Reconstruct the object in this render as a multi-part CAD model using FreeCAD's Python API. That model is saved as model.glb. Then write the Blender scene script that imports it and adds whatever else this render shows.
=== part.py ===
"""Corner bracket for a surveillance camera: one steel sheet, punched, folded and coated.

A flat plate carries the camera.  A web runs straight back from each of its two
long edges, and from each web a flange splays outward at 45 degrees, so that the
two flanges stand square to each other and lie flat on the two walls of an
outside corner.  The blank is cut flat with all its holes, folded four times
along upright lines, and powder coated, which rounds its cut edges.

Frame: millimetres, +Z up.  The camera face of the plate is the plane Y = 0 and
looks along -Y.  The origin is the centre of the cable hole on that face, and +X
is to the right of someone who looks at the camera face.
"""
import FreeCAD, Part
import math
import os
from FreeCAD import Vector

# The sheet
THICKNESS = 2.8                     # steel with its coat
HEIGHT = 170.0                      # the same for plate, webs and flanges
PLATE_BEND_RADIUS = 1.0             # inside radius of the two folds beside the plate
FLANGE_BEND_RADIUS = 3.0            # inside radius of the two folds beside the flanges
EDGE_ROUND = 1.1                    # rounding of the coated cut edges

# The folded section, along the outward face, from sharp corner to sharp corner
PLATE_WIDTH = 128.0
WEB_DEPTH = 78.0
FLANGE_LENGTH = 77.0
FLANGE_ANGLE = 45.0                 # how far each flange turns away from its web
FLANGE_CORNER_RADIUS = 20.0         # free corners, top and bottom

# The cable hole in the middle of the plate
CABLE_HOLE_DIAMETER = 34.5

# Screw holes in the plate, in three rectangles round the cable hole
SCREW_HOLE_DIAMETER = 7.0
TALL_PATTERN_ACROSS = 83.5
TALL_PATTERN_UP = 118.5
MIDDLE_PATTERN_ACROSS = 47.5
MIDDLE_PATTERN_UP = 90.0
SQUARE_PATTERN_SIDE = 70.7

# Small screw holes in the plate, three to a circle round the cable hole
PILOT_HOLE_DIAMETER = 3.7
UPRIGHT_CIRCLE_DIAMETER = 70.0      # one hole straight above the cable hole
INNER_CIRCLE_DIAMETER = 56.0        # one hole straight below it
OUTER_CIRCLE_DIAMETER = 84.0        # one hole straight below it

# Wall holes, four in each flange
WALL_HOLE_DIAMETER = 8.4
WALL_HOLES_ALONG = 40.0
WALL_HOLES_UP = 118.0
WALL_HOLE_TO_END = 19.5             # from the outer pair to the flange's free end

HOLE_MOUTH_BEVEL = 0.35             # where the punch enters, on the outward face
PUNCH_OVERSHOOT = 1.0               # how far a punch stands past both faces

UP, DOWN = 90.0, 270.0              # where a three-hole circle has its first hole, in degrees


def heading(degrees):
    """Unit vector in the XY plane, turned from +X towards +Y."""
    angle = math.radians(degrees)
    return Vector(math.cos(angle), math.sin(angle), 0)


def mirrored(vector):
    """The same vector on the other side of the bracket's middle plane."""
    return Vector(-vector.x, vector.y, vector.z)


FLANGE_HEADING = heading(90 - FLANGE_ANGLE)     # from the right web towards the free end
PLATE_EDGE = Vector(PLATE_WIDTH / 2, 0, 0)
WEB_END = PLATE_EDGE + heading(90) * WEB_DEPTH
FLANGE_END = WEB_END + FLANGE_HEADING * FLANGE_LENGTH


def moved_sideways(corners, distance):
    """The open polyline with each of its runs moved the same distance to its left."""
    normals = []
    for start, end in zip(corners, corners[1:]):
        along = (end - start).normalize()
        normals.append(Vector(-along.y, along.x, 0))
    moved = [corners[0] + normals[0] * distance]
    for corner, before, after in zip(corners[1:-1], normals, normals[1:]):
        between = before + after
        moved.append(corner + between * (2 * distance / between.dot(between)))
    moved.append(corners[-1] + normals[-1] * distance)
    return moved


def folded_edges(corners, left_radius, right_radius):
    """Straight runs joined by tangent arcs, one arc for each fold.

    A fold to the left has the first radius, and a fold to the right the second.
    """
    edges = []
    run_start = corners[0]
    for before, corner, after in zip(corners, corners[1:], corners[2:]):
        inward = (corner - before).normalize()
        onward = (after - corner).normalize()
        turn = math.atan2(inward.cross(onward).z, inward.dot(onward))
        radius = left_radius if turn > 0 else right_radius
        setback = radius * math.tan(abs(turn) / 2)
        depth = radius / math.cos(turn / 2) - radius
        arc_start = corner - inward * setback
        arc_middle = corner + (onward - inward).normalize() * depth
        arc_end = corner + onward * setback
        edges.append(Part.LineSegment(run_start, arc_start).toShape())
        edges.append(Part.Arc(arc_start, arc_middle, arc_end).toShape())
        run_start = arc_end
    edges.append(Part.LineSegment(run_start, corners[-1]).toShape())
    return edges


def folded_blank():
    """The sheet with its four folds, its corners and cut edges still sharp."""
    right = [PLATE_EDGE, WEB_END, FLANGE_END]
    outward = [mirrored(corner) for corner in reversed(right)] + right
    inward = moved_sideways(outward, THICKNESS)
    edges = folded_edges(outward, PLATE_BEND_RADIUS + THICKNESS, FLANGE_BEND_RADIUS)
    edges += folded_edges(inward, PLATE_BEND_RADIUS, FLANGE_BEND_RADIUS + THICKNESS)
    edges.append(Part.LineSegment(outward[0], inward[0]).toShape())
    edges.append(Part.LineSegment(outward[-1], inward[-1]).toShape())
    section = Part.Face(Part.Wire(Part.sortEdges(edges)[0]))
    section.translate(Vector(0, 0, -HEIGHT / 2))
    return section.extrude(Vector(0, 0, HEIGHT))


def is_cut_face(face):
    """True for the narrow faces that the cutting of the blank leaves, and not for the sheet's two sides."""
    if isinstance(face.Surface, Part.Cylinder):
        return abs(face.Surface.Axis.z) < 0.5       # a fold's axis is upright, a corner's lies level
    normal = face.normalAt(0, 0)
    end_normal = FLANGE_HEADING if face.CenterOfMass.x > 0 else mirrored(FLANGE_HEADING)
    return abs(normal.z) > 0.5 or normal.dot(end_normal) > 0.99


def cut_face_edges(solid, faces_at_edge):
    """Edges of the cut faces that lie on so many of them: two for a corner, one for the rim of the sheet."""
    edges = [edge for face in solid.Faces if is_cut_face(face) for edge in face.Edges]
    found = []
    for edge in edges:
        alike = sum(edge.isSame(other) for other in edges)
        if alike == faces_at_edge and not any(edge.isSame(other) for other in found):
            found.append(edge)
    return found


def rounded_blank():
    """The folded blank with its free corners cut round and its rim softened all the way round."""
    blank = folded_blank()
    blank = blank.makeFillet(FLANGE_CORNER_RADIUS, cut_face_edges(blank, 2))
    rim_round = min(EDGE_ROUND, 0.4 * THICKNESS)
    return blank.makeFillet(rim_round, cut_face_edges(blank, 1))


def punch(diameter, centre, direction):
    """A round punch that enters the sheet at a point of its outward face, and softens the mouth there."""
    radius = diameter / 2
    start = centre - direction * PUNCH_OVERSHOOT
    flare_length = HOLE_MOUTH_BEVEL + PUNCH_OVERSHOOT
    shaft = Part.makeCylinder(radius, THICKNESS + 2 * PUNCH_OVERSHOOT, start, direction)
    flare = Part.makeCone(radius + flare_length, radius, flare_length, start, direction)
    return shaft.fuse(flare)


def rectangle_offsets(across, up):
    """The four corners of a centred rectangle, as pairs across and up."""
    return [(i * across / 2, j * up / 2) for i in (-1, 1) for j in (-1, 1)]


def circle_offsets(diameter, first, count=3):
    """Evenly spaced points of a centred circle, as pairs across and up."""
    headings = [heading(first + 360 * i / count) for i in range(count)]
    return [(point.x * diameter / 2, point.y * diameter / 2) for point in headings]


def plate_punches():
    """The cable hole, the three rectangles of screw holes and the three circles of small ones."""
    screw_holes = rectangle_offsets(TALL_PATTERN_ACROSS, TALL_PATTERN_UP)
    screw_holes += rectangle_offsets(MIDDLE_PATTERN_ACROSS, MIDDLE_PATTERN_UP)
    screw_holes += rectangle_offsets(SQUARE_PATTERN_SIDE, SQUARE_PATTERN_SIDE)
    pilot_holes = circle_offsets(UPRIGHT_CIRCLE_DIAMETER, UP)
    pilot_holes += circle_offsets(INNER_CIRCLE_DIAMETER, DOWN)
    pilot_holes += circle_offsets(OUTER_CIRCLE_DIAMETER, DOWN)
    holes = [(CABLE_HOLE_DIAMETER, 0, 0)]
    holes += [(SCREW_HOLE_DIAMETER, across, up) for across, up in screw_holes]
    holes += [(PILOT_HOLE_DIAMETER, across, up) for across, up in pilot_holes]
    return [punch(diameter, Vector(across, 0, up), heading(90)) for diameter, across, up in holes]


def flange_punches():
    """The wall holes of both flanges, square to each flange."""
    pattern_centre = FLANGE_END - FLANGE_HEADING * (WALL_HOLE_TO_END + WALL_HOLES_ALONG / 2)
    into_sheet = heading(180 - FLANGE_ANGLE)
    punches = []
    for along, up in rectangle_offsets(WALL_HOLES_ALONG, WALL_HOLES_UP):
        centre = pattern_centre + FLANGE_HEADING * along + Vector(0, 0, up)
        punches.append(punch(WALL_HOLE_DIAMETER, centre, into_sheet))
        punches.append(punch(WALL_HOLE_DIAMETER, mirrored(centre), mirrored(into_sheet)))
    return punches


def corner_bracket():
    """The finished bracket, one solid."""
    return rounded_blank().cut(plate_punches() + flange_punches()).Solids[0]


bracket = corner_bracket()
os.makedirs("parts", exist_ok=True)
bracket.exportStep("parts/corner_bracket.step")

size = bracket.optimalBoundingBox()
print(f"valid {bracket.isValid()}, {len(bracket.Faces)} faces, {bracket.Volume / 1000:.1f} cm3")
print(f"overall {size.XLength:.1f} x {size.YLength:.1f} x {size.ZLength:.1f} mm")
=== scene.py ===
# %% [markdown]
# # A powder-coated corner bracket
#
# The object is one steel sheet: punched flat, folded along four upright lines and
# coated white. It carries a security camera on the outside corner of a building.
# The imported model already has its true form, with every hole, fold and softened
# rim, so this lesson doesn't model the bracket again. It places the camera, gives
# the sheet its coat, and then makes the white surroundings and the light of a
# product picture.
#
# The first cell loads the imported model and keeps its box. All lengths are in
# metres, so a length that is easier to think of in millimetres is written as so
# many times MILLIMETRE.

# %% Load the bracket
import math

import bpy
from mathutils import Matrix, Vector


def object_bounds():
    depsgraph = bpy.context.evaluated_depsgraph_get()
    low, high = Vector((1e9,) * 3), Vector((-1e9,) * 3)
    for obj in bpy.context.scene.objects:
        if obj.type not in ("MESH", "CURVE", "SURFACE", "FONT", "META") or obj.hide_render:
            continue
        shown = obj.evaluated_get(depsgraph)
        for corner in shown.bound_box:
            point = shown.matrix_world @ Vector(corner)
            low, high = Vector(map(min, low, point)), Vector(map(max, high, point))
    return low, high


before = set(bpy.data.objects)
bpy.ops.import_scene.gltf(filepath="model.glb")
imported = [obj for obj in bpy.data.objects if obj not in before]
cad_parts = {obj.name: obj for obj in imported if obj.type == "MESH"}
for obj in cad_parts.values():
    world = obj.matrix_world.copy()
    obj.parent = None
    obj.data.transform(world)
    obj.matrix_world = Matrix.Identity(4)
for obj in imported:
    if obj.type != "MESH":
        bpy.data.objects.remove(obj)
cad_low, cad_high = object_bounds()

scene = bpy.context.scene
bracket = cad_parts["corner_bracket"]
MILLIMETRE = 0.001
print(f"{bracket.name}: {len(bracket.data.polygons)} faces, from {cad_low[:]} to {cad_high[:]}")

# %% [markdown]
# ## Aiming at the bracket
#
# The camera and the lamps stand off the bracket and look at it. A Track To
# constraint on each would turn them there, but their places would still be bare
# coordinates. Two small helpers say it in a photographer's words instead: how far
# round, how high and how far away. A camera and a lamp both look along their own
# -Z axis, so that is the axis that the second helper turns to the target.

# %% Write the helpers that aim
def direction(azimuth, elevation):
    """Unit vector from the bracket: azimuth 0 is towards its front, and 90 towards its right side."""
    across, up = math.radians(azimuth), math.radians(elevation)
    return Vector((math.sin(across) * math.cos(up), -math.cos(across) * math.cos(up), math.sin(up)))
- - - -
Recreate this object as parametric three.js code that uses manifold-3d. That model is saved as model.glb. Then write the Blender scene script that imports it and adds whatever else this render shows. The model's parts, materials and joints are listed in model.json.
- - - -
**Short problem:** Give again, word for word, every line of the listing above from the one with "Reconstruct the object" to the one with "folded and coated.", both inclusive, and nothing beyond them.

**Written reply:**
Reconstruct the object in this render as a multi-part CAD model using FreeCAD's Python API. That model is saved as model.glb. Then write the Blender scene script that imports it and adds whatever else this render shows.
=== part.py ===
"""Corner bracket for a surveillance camera: one steel sheet, punched, folded and coated.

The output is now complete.